> _OBJECTIVE_:
Would you output the whole listing below, exactly as it reads?

> _EXTRACTED MATERIAL_:

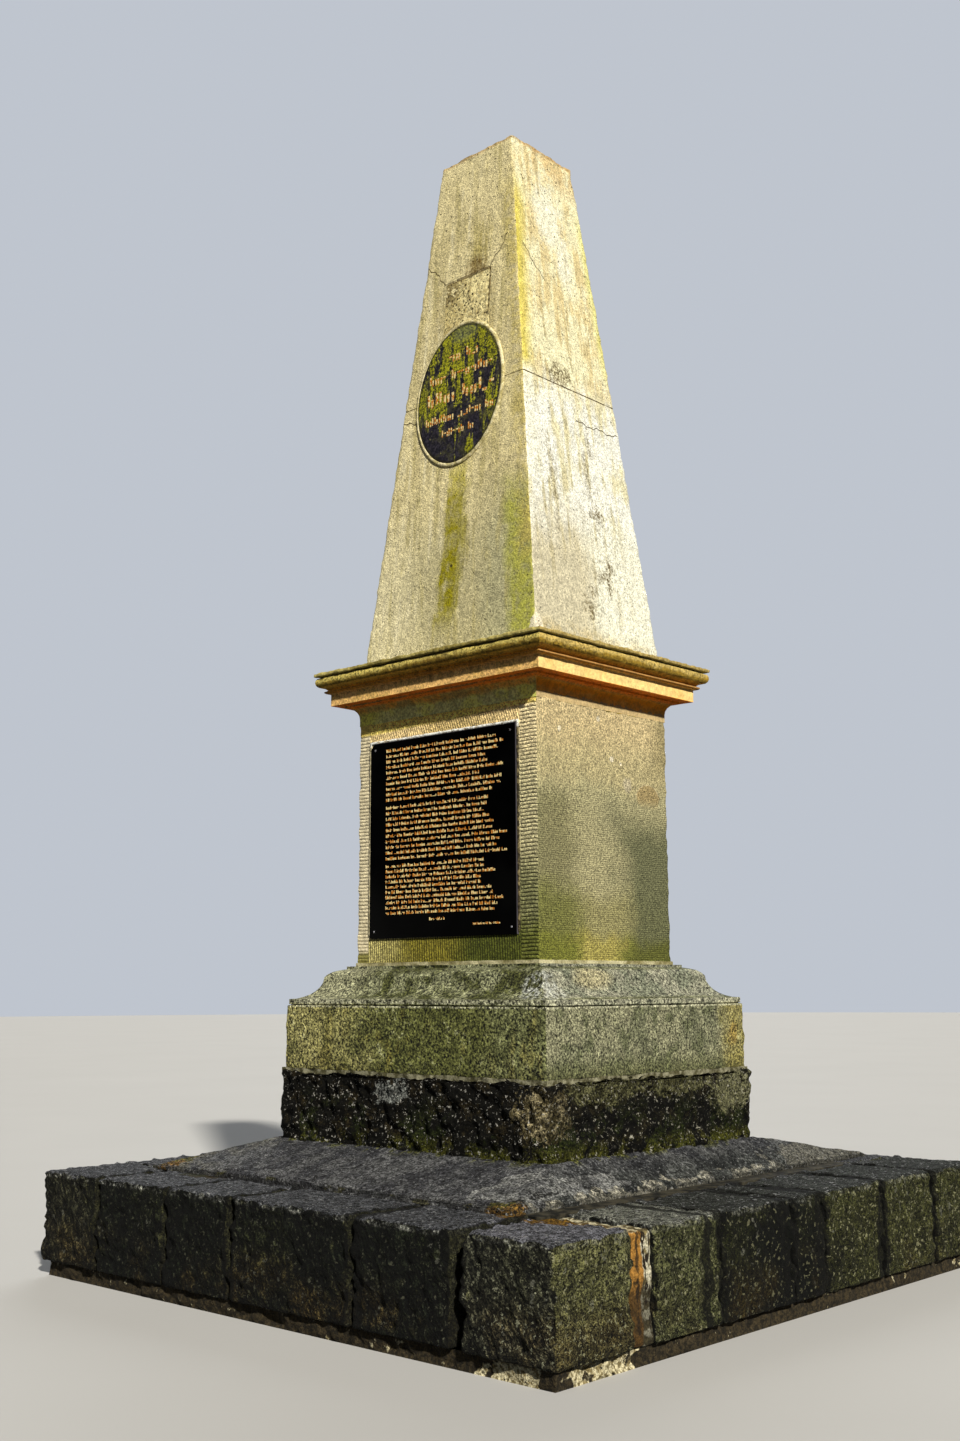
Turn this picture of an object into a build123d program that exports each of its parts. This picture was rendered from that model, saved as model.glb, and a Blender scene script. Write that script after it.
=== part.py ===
# Stone obelisk on a stepped pedestal, standing on a mortar apron inside a ring of granite kerb blocks.
# Millimetres, +Z up. The origin is the centre of the underside. The front, with the tablet, faces -Y.
import os

from build123d import *

os.makedirs("parts", exist_ok=True)

# Platform: a square ring of kerb blocks on a mortar bed, packed with rubble
platform_side = 2838
bed_height = 60
bed_inset = 25
kerb_height = 365
kerb_depth = 385
kerb_wear = 14
open_joint = 14
corner_joint = 55
strip_joint = 115
joint_recess = 12
packing_recess = 70
packing_height = 240
# Relative lengths of the blocks between two corner blocks, from left to right or from front to back
front_shares = (480, 412, 683, 485)
side_shares = (385, 470, 218, 450, 439)

# Mortar apron: how far its edge stays inside the kerb on each side, its rise and its thin outer edge
apron_front_margin = 340
apron_back_margin = 110
apron_left_margin = 300
apron_right_margin = 470
apron_rise = 122
apron_edge = 12

# Pedestal: half widths of the die, and how far the other courses stand out from it
die_half_x = 531
die_half_y = 443
footing_projection = 240
footing_height = 403
footing_round = 35
plinth_projection = 220
plinth_bed = 12
plinth_bed_projection = 228
plinth_height = 272
stone_wear = 4
base_height = 165
base_projection = 212
base_quirk_height = 5
base_quirk_depth = 10
base_fillet_height = 20
base_nosing = 33
base_hollow_reach = 0.75 * base_projection
base_hollow_rise = 0.33 * base_height
base_turn_reach = 0.53 * base_projection
base_turn_rise = 0.63 * base_height
base_round_reach = 0.45 * base_projection
base_round_rise = 0.8 * base_height
base_neck_reach = 0.27 * base_projection
base_neck_rise = 0.9 * base_height
base_lip_rise = 0.93 * base_height
die_bed = 13
die_bed_projection = 5
die_height = 1065

# Cornice: heights above its own underside, and projections from the die
cornice_height = 227
neck_height = 35
cavetto_reach = 48
cavetto_height = 51
corona_reach = 94
corona_bottom = 94
corona_height = 54
bead_height = 19
bead_reach = 118
crown_reach = 146
quirk_height = 5
quirk_depth = 12
capping_height = 18
capping_reach = 152

# Shaft: half widths at its foot and top, and the heights of its two blocks
foot_half_x = 523
foot_half_y = 429
top_half_x = 222
top_half_y = 216
lower_height = 1255
upper_height = 1233
arris_wear = 5

# Tablet on the front of the die
tablet_width = 870
tablet_height = 866
tablet_side_shift = -12
tablet_rise = 538
tablet_thickness = 18
tablet_recess = 10
tablet_broken_corner = 22
tablet_bead_width = 12
tablet_bead_height = 5
setting_clearance = 0.3

# Oval plaque across the joint of the shaft, and the mended patch above it
plaque_half_width = 260
plaque_half_height = 340
plaque_side_shift = -15
plaque_rise = 1253
plaque_thickness = 19
plaque_recess = 12
plaque_bead_width = 16
plaque_bead_height = 6
patch_width = 291
patch_top = 591
patch_bottom = 250
patch_depth = 45

# Heights of the beds, from the ground up
kerb_foot = bed_height
kerb_top = kerb_foot + kerb_height
footing_top = kerb_top + footing_height
plinth_foot = footing_top + plinth_bed
plinth_top = plinth_foot + plinth_height
base_top = plinth_top + base_height
die_foot = base_top + die_bed
die_top = die_foot + die_height
cornice_top = die_top + cornice_height
shaft_foot = cornice_top + capping_height
shaft_joint = shaft_foot + lower_height
shaft_top = shaft_joint + upper_height
shaft_height = shaft_top - shaft_foot

platform_half = platform_side / 2
kerb_inner = platform_half - kerb_depth
footing_half_x = die_half_x + footing_projection
footing_half_y = die_half_y + footing_projection

pieces = []


def finish(part, name):
    """Label a finished piece and write it to its own file."""
    part.label = name
    export_step(part, f"parts/{name}.step")
    pieces.append(part)


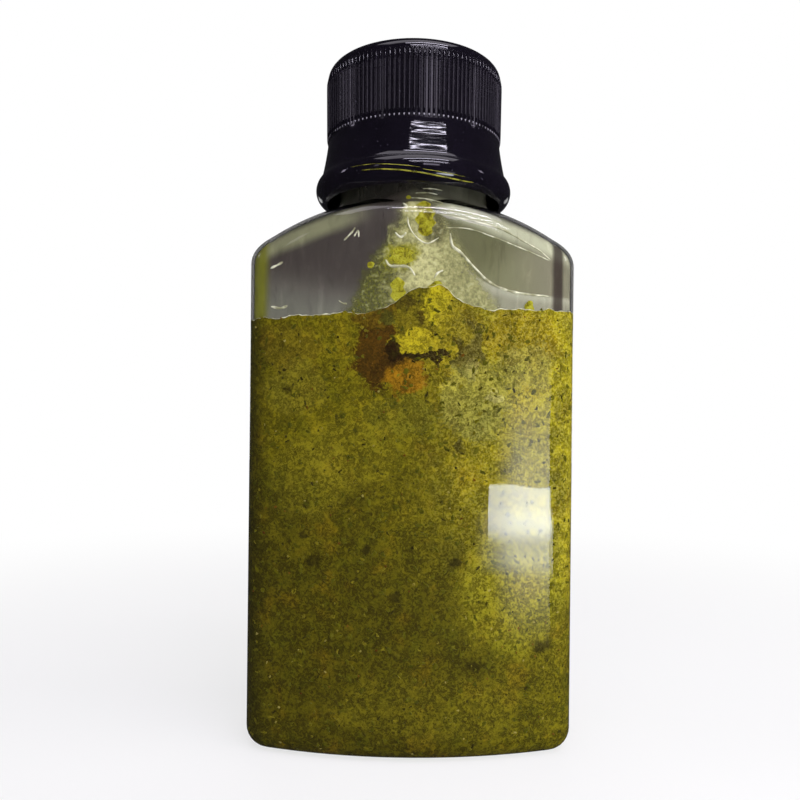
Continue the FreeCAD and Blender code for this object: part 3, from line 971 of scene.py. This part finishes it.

> _EXERCISE RESPONSE_:
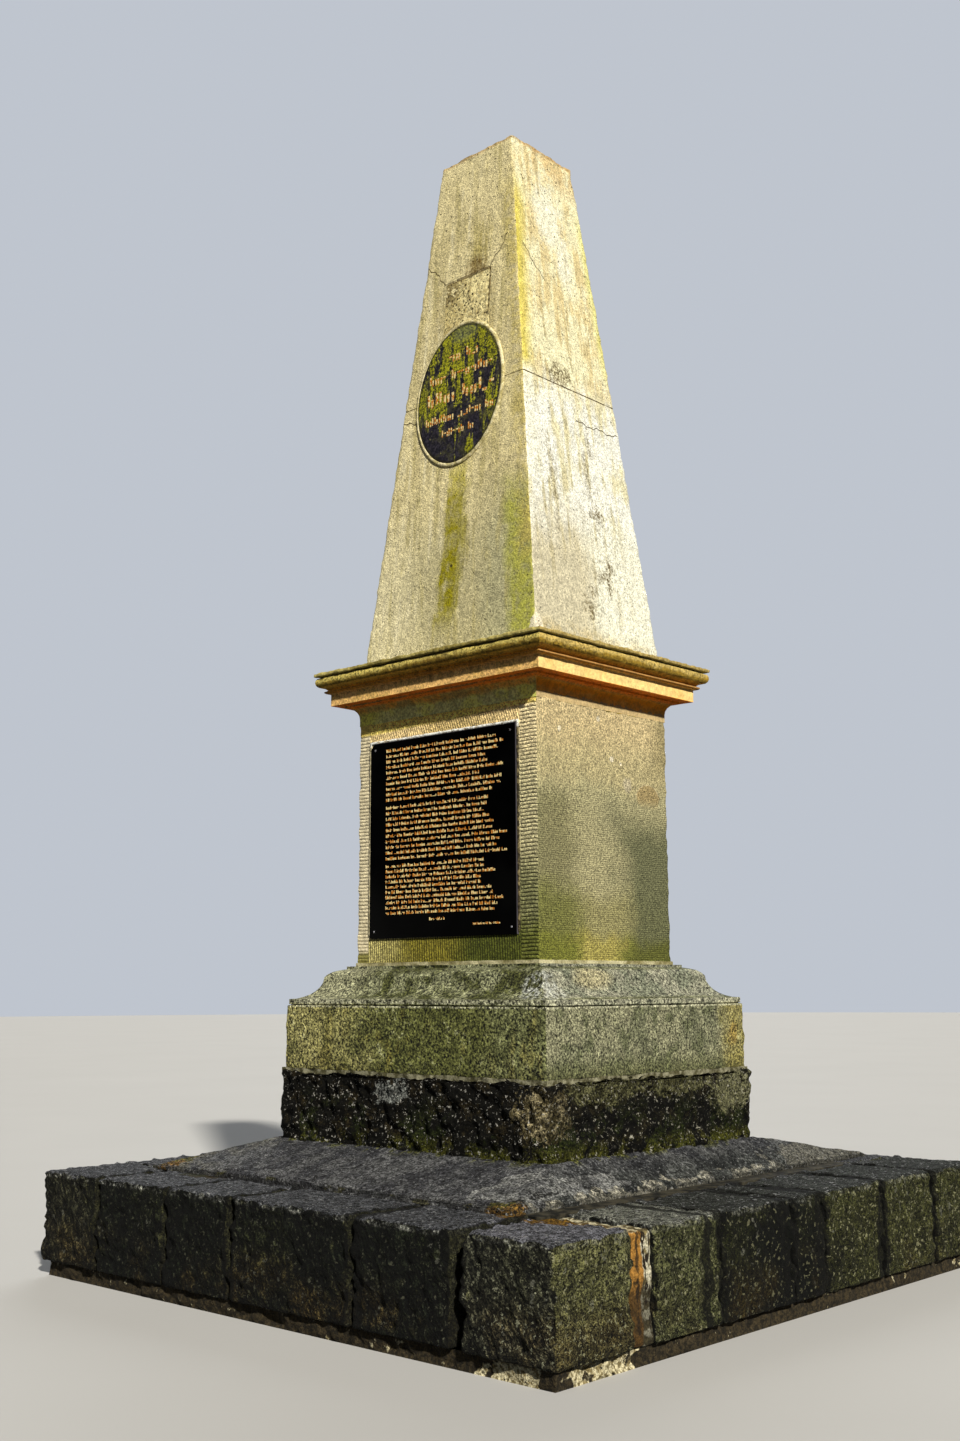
Turn this picture of an object into a build123d program that exports each of its parts. This picture was rendered from that model, saved as model.glb, and a Blender scene script. Write that script after it.
=== part.py ===
# Stone obelisk on a stepped pedestal, standing on a mortar apron inside a ring of granite kerb blocks.
# Millimetres, +Z up. The origin is the centre of the underside. The front, with the tablet, faces -Y.
import os

from build123d import *

os.makedirs("parts", exist_ok=True)

# Platform: a square ring of kerb blocks on a mortar bed, packed with rubble
platform_side = 2838
bed_height = 60
bed_inset = 25
kerb_height = 365
kerb_depth = 385
kerb_wear = 14
open_joint = 14
corner_joint = 55
strip_joint = 115
joint_recess = 12
packing_recess = 70
packing_height = 240
# Relative lengths of the blocks between two corner blocks, from left to right or from front to back
front_shares = (480, 412, 683, 485)
side_shares = (385, 470, 218, 450, 439)

# Mortar apron: how far its edge stays inside the kerb on each side, its rise and its thin outer edge
apron_front_margin = 340
apron_back_margin = 110
apron_left_margin = 300
apron_right_margin = 470
apron_rise = 122
apron_edge = 12

# Pedestal: half widths of the die, and how far the other courses stand out from it
die_half_x = 531
die_half_y = 443
footing_projection = 240
footing_height = 403
footing_round = 35
plinth_projection = 220
plinth_bed = 12
plinth_bed_projection = 228
plinth_height = 272
stone_wear = 4
base_height = 165
base_projection = 212
base_quirk_height = 5
base_quirk_depth = 10
base_fillet_height = 20
base_nosing = 33
base_hollow_reach = 0.75 * base_projection
base_hollow_rise = 0.33 * base_height
base_turn_reach = 0.53 * base_projection
base_turn_rise = 0.63 * base_height
base_round_reach = 0.45 * base_projection
base_round_rise = 0.8 * base_height
base_neck_reach = 0.27 * base_projection
base_neck_rise = 0.9 * base_height
base_lip_rise = 0.93 * base_height
die_bed = 13
die_bed_projection = 5
die_height = 1065

# Cornice: heights above its own underside, and projections from the die
cornice_height = 227
neck_height = 35
cavetto_reach = 48
cavetto_height = 51
corona_reach = 94
corona_bottom = 94
corona_height = 54
bead_height = 19
bead_reach = 118
crown_reach = 146
quirk_height = 5
quirk_depth = 12
capping_height = 18
capping_reach = 152

# Shaft: half widths at its foot and top, and the heights of its two blocks
foot_half_x = 523
foot_half_y = 429
top_half_x = 222
top_half_y = 216
lower_height = 1255
upper_height = 1233
arris_wear = 5

# Tablet on the front of the die
tablet_width = 870
tablet_height = 866
tablet_side_shift = -12
tablet_rise = 538
tablet_thickness = 18
tablet_recess = 10
tablet_broken_corner = 22
tablet_bead_width = 12
tablet_bead_height = 5
setting_clearance = 0.3

# Oval plaque across the joint of the shaft, and the mended patch above it
plaque_half_width = 260
plaque_half_height = 340
plaque_side_shift = -15
plaque_rise = 1253
plaque_thickness = 19
plaque_recess = 12
plaque_bead_width = 16
plaque_bead_height = 6
patch_width = 291
patch_top = 591
patch_bottom = 250
patch_depth = 45

# Heights of the beds, from the ground up
kerb_foot = bed_height
kerb_top = kerb_foot + kerb_height
footing_top = kerb_top + footing_height
plinth_foot = footing_top + plinth_bed
plinth_top = plinth_foot + plinth_height
base_top = plinth_top + base_height
die_foot = base_top + die_bed
die_top = die_foot + die_height
cornice_top = die_top + cornice_height
shaft_foot = cornice_top + capping_height
shaft_joint = shaft_foot + lower_height
shaft_top = shaft_joint + upper_height
shaft_height = shaft_top - shaft_foot

platform_half = platform_side / 2
kerb_inner = platform_half - kerb_depth
footing_half_x = die_half_x + footing_projection
footing_half_y = die_half_y + footing_projection

pieces = []


def finish(part, name):
    """Label a finished piece and write it to its own file."""
    part.label = name
    export_step(part, f"parts/{name}.step")
    pieces.append(part)


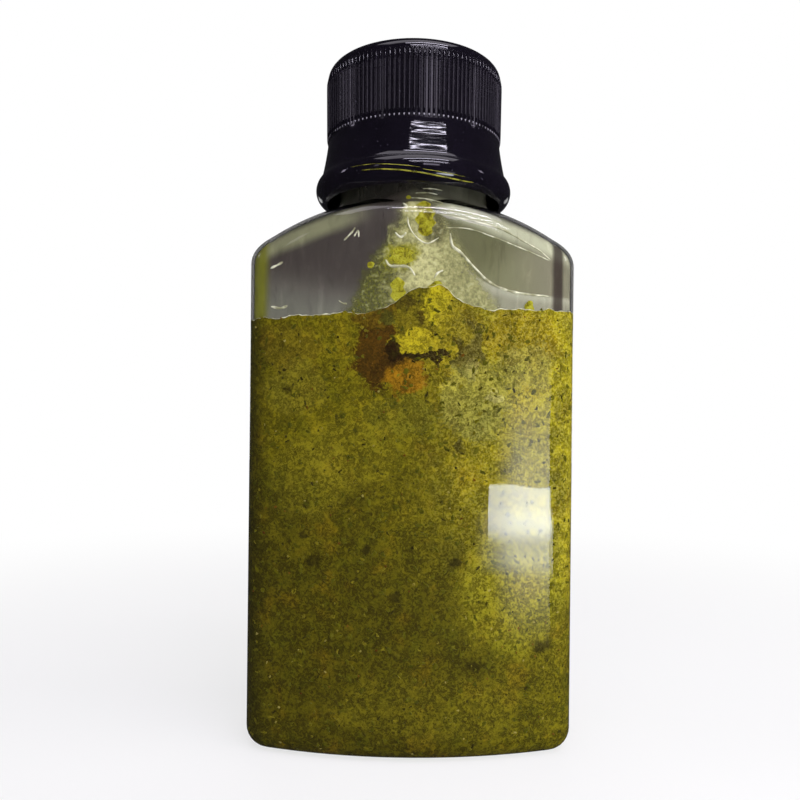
Continue the FreeCAD and Blender code for this object: part 3, from line 971 of scene.py. This part finishes it.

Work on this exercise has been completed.